# Flowerhorn and plecos?



## Mettle (Dec 29, 2003)

Just curious as to what type of success some of you guys have had with keeping different varieties of plecos with a flowerhorn?

I was thinking once my flowerhorn gets transferred to a larger tank that I might invest in a few nicer plecos and put them in with him. However I don't want to waste the money if he's just going to end up killing them in the end.

I was looking at plecos that would get anywhere from 6" to 10" in size.

Experiences?

Thanks.


----------



## AKSkirmish (Jun 24, 2005)

I must say that I have one mean ass flowerhorn :nod: He will not let me do ne thing inside his tank,he destroys nets,magnetic glass cleaners,etc,etc.But he has not killed n e pleco that i have housed with him(only been three different ones),he has killed other fish in the tank though,and now is only housed with a 6 inch albino senegal,and a 4 inch parrot.just my experience so far.Good luck with your decision.


----------



## lemmywinks (Jan 25, 2004)

Make sure they have tons of cover if you do try a more delecate type of pleco. Flowerhorns and other large agressive cichlids pick on them.. alot. The only plecos I've had sucess with while kept with flowerhorns were bristlenose, common plecos, and a chocolate.


----------



## AKSkirmish (Jun 24, 2005)

lemmywinks said:


> Make sure they have tons of cover if you do try a more delecate type of pleco. Flowerhorns and other large agressive cichlids pick on them.. alot. The only plecos I've had sucess with while kept with flowerhorns were bristlenose, common plecos, and a chocolate.

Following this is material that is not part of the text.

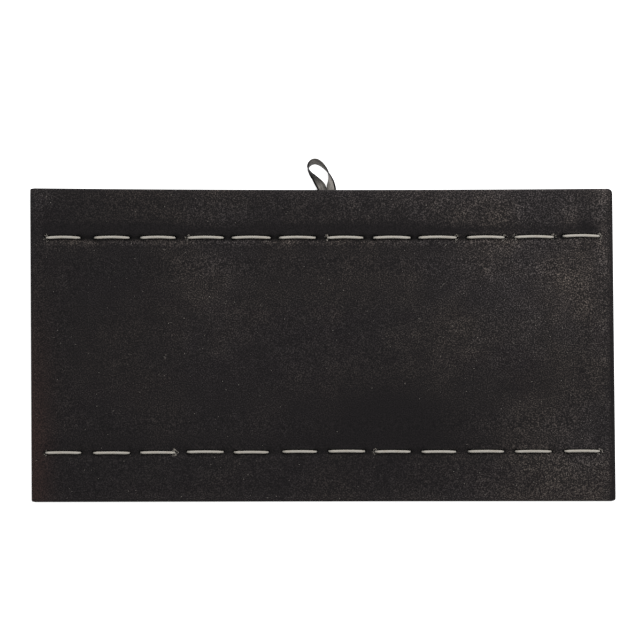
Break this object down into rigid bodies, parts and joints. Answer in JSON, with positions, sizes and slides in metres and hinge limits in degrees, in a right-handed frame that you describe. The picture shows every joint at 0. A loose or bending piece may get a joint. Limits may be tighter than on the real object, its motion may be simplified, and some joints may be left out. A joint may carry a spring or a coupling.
{
  "type": "velvet display pad",
  "caption": "Flat velvet-covered jewellery display pad with two rows of elastic cord strands and a ribbon pull loop.",
  "frame": {"origin": "centre of the backing card's underside, on the surface the pad lies on", "axes": "+Z out of the velvet face, +Y towards the ribbon loop, +X along the rows to the right when the loop is at the top"},
  "size_m": [0.356, 0.2095, 0.0129],
  "materials": {
    "velvet": "black short-pile velvet, matt with a soft sheen where the pile is brushed",
    "elastic": "light warm-grey covered elastic cord, matt",
    "ribbon": "black woven ribbon with a silky sheen",
    "greyboard": "uncoated greyboard",
    "foam": "fine-cell foam sheet",
    "card": "black card, matt"
  },
  "bodies": {
    "pad": {"backing_card": "card", "base_board": "greyboard", "bottom_knot_left": "elastic", "bottom_knot_right": "elastic", "bottom_link_01": "elastic", "bottom_link_02": "elastic", "bottom_link_03": "elastic", "bottom_link_04": "elastic", "bottom_link_05": "elastic", "bottom_link_06": "elastic", "bottom_link_07": "elastic", "bottom_link_08": "elastic", "bottom_link_09": "elastic", "bottom_link_10": "elastic", "bottom_link_11": "elastic", "foam_sheet": "foam", "ribbon_tail_left": "ribbon", "ribbon_tail_right": "ribbon", "top_knot_left": "elastic", "top_knot_right": "elastic", "top_link_01": "elastic", "top_link_02": "elastic", "top_link_03": "elastic", "top_link_04": "elastic", "top_link_05": "elastic", "top_link_06": "elastic", "top_link_07": "elastic", "top_link_08": "elastic", "top_link_09": "elastic", "top_link_10": "elastic", "top_link_11": "elastic", "velvet_cover": "velvet"},
    "bottom_strand_01": {"bottom_strand_01": "elastic"},
    "bottom_strand_02": {"bottom_strand_02": "elastic"},
    "bottom_strand_03": {"bottom_strand_03": "elastic"},
    "bottom_strand_04": {"bottom_strand_04": "elastic"},
    "bottom_strand_05": {"bottom_strand_05": "elastic"},
    "bottom_strand_06": {"bottom_strand_06": "elastic"},
    "bottom_strand_07": {"bottom_strand_07": "elastic"},
    "bottom_strand_08": {"bottom_strand_08": "elastic"},
    "bottom_strand_09": {"bottom_strand_09": "elastic"},
    "bottom_strand_10": {"bottom_strand_10": "elastic"},
    "bottom_strand_11": {"bottom_strand_11": "elastic"},
    "bottom_strand_12": {"bottom_strand_12": "elastic"},
    "top_strand_01": {"top_strand_01": "elastic"},
    "top_strand_02": {"top_strand_02": "elastic"},
    "top_strand_03": {"top_strand_03": "elastic"},
    "top_strand_04": {"top_strand_04": "elastic"},
    "top_strand_05": {"top_strand_05": "elastic"},
    "top_strand_06": {"top_strand_06": "elastic"},
    "top_strand_07": {"top_strand_07": "elastic"},
    "top_strand_08": {"top_strand_08": "elastic"},
    "top_strand_09": {"top_strand_09": "elastic"},
    "top_strand_10": {"top_strand_10": "elastic"},
    "top_strand_11": {"top_strand_11": "elastic"},
    "top_strand_12": {"top_strand_12": "elastic"},
    "ribbon_loop": {"ribbon_loop": "ribbon"}
  },
  "joints": [
    {"name": "bottom_strand_01_lift", "type": "slide", "parent": "pad", "child": "bottom_strand_01", "axis": [0, 0, 1], "range_m": [0, 0.005], "stiffness_N_per_m": 300},
    {"name": "bottom_strand_02_lift", "type": "slide", "parent": "pad", "child": "bottom_strand_02", "axis": [0, 0, 1], "range_m": [0, 0.005], "stiffness_N_per_m": 300},
    {"name": "bottom_strand_03_lift", "type": "slide", "parent": "pad", "child": "bottom_strand_03", "axis": [0, 0, 1], "range_m": [0, 0.005], "stiffness_N_per_m": 300},
    {"name": "bottom_strand_04_lift", "type": "slide", "parent": "pad", "child": "bottom_strand_04", "axis": [0, 0, 1], "range_m": [0, 0.005], "stiffness_N_per_m": 300},
    {"name": "bottom_strand_05_lift", "type": "slide", "parent": "pad", "child": "bottom_strand_05", "axis": [0, 0, 1], "range_m": [0, 0.005], "stiffness_N_per_m": 300},
    {"name": "bottom_strand_06_lift", "type": "slide", "parent": "pad", "child": "bottom_strand_06", "axis": [0, 0, 1], "range_m": [0, 0.005], "stiffness_N_per_m": 300},
    {"name": "bottom_strand_07_lift", "type": "slide", "parent": "pad", "child": "bottom_strand_07", "axis": [0, 0, 1], "range_m": [0, 0.005], "stiffness_N_per_m": 300},
    {"name": "bottom_strand_08_lift", "type": "slide", "parent": "pad", "child": "bottom_strand_08", "axis": [0, 0, 1], "range_m": [0, 0.005], "stiffness_N_per_m": 300},
    {"name": "bottom_strand_09_lift", "type": "slide", "parent": "pad", "child": "bottom_strand_09", "axis": [0, 0, 1], "range_m": [0, 0.005], "stiffness_N_per_m": 300},
    {"name": "bottom_strand_10_lift", "type": "slide", "parent": "pad", "child": "bottom_strand_10", "axis": [0, 0, 1], "range_m": [0, 0.005], "stiffness_N_per_m": 300},
    {"name": "bottom_strand_11_lift", "type": "slide", "parent": "pad", "child": "bottom_strand_11", "axis": [0, 0, 1], "range_m": [0, 0.005], "stiffness_N_per_m": 300},
    {"name": "bottom_strand_12_lift", "type": "slide", "parent": "pad", "child": "bottom_strand_12", "axis": [0, 0, 1], "range_m": [0, 0.005], "stiffness_N_per_m": 300},
    {"name": "top_strand_01_lift", "type": "slide", "parent": "pad", "child": "top_strand_01", "axis": [0, 0, 1], "range_m": [0, 0.005], "stiffness_N_per_m": 300},
    {"name": "top_strand_02_lift", "type": "slide", "parent": "pad", "child": "top_strand_02", "axis": [0, 0, 1], "range_m": [0, 0.005], "stiffness_N_per_m": 300},
    {"name": "top_strand_03_lift", "type": "slide", "parent": "pad", "child": "top_strand_03", "axis": [0, 0, 1], "range_m": [0, 0.005], "stiffness_N_per_m": 300},
    {"name": "top_strand_04_lift", "type": "slide", "parent": "pad", "child": "top_strand_04", "axis": [0, 0, 1], "range_m": [0, 0.005], "stiffness_N_per_m": 300},
    {"name": "top_strand_05_lift", "type": "slide", "parent": "pad", "child": "top_strand_05", "axis": [0, 0, 1], "range_m": [0, 0.005], "stiffness_N_per_m": 300},
    {"name": "top_strand_06_lift", "type": "slide", "parent": "pad", "child": "top_strand_06", "axis": [0, 0, 1], "range_m": [0, 0.005], "stiffness_N_per_m": 300},
    {"name": "top_strand_07_lift", "type": "slide", "parent": "pad", "child": "top_strand_07", "axis": [0, 0, 1], "range_m": [0, 0.005], "stiffness_N_per_m": 300},
    {"name": "top_strand_08_lift", "type": "slide", "parent": "pad", "child": "top_strand_08", "axis": [0, 0, 1], "range_m": [0, 0.005], "stiffness_N_per_m": 300},
    {"name": "top_strand_09_lift", "type": "slide", "parent": "pad", "child": "top_strand_09", "axis": [0, 0, 1], "range_m": [0, 0.005], "stiffness_N_per_m": 300},
    {"name": "top_strand_10_lift", "type": "slide", "parent": "pad", "child": "top_strand_10", "axis": [0, 0, 1], "range_m": [0, 0.005], "stiffness_N_per_m": 300},
    {"name": "top_strand_11_lift", "type": "slide", "parent": "pad", "child": "top_strand_11", "axis": [0, 0, 1], "range_m": [0, 0.005], "stiffness_N_per_m": 300},
    {"name": "top_strand_12_lift", "type": "slide", "parent": "pad", "child": "top_strand_12", "axis": [0, 0, 1], "range_m": [0, 0.005], "stiffness_N_per_m": 300},
    {"name": "ribbon_loop_swing", "type": "hinge", "parent": "pad", "child": "ribbon_loop", "pos_m": [0, 0.0972, 0.00135], "axis": [1, 0, 0], "range_deg": [-90, 65]}
  ]
}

The same three i have only been able to house with it also.


----------



## lament configuration (Jun 22, 2003)

i have this strange colored pleco that i believe to be a l060 that gets along fine with my fh and cichlids while all previous commons, bristlenoses, bulldogs, have been killed.


----------



## piranha_guy_dan (Oct 4, 2004)

the flowerhorn leave the pleco's alone until they move lol thats my experience at least


----------



## BIGBLOCC 455 (Oct 21, 2004)

My FH is about 4-5" TL and the bigger he gets the more the pleco gets picked on.


----------



## Puff (Feb 14, 2005)

my guy was ok with my para pleco for a while, but he kept the pleco under a big piece of driftwood except at night (but the pleco is nocturnal so it doesnt surrpise me). now he cant have anything in there...period.


----------